REQUIREMENTS:
Return, exactly as written, every line from the first line of the data below through the line that contains "PLATE_BOLT_CIRCLE, 4, cut=True)".

****************************************

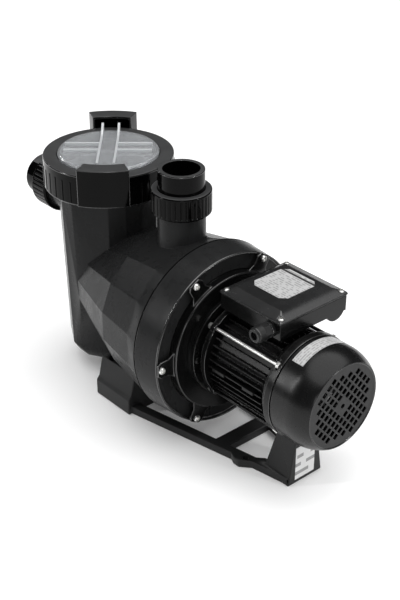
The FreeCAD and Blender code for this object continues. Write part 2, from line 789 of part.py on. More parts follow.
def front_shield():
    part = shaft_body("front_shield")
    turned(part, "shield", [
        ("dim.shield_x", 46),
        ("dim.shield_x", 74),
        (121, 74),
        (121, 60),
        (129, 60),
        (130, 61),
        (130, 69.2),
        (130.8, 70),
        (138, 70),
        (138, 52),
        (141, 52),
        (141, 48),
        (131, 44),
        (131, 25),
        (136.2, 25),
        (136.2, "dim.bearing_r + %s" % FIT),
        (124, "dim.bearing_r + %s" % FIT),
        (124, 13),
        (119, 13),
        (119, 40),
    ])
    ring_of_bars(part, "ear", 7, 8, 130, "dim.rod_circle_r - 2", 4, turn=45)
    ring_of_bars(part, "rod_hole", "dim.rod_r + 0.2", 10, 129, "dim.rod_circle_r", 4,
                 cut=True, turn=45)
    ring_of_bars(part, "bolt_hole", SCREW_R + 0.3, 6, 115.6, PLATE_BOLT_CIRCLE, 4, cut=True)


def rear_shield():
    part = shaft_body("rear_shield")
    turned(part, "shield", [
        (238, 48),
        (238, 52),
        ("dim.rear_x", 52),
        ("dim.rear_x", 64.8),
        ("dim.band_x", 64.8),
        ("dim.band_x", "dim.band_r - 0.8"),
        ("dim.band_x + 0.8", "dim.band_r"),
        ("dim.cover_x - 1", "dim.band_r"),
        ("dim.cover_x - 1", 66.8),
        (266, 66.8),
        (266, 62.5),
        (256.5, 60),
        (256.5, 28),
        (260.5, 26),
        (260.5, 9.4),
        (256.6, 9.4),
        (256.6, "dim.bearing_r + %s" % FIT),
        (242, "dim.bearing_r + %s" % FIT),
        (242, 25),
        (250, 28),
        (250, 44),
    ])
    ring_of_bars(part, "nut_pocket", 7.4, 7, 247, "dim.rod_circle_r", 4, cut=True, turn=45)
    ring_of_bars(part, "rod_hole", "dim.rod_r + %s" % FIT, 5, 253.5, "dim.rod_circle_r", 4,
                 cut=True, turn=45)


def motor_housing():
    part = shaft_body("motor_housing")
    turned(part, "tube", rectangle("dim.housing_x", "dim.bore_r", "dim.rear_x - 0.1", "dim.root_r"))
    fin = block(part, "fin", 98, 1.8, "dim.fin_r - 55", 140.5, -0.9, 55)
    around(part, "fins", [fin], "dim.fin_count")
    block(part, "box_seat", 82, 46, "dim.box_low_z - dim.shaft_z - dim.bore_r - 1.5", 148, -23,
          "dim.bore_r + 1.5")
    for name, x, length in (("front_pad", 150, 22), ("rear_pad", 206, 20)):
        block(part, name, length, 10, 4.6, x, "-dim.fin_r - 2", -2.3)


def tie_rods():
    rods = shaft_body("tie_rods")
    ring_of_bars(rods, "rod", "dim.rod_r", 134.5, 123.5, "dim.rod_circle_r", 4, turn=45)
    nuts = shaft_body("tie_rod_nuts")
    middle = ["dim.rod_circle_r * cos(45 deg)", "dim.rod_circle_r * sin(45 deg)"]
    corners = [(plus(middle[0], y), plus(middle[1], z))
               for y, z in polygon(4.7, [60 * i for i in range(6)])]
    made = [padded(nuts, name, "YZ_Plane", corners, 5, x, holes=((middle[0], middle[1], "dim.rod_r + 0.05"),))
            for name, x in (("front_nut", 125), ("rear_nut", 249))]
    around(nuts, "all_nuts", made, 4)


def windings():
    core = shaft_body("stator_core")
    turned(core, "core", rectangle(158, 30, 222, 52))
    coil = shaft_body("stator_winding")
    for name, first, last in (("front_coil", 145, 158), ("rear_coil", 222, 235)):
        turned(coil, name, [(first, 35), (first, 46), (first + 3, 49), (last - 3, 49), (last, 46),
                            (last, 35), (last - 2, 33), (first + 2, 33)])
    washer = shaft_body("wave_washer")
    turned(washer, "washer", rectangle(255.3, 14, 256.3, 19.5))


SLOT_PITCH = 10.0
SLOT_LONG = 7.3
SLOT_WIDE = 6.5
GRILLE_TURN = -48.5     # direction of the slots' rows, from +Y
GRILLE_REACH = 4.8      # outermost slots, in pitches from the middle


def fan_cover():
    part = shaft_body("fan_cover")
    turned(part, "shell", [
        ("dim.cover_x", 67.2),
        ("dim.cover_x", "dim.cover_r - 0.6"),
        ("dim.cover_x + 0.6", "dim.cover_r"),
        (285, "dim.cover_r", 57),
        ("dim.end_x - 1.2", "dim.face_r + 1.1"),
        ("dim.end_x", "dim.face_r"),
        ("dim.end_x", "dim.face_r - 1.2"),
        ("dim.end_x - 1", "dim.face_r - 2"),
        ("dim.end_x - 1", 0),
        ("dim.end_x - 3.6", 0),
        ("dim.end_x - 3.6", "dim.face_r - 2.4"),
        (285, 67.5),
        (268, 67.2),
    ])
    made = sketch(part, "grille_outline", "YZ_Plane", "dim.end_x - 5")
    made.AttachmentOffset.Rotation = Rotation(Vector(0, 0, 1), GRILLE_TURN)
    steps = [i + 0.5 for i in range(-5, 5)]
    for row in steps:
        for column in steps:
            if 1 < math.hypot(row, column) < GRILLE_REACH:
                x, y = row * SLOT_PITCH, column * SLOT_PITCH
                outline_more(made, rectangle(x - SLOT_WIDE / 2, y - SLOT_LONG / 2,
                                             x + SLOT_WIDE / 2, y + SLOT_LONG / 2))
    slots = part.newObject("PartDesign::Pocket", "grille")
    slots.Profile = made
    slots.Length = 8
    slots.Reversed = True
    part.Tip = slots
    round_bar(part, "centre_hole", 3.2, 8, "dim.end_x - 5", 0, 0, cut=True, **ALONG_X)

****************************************

TASK ANSWER:
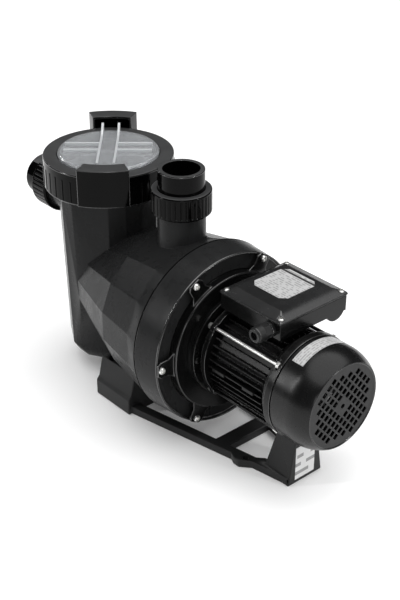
The FreeCAD and Blender code for this object continues. Write part 2, from line 789 of part.py on. More parts follow.
def front_shield():
    part = shaft_body("front_shield")
    turned(part, "shield", [
        ("dim.shield_x", 46),
        ("dim.shield_x", 74),
        (121, 74),
        (121, 60),
        (129, 60),
        (130, 61),
        (130, 69.2),
        (130.8, 70),
        (138, 70),
        (138, 52),
        (141, 52),
        (141, 48),
        (131, 44),
        (131, 25),
        (136.2, 25),
        (136.2, "dim.bearing_r + %s" % FIT),
        (124, "dim.bearing_r + %s" % FIT),
        (124, 13),
        (119, 13),
        (119, 40),
    ])
    ring_of_bars(part, "ear", 7, 8, 130, "dim.rod_circle_r - 2", 4, turn=45)
    ring_of_bars(part, "rod_hole", "dim.rod_r + 0.2", 10, 129, "dim.rod_circle_r", 4,
                 cut=True, turn=45)
    ring_of_bars(part, "bolt_hole", SCREW_R + 0.3, 6, 115.6, PLATE_BOLT_CIRCLE, 4, cut=True)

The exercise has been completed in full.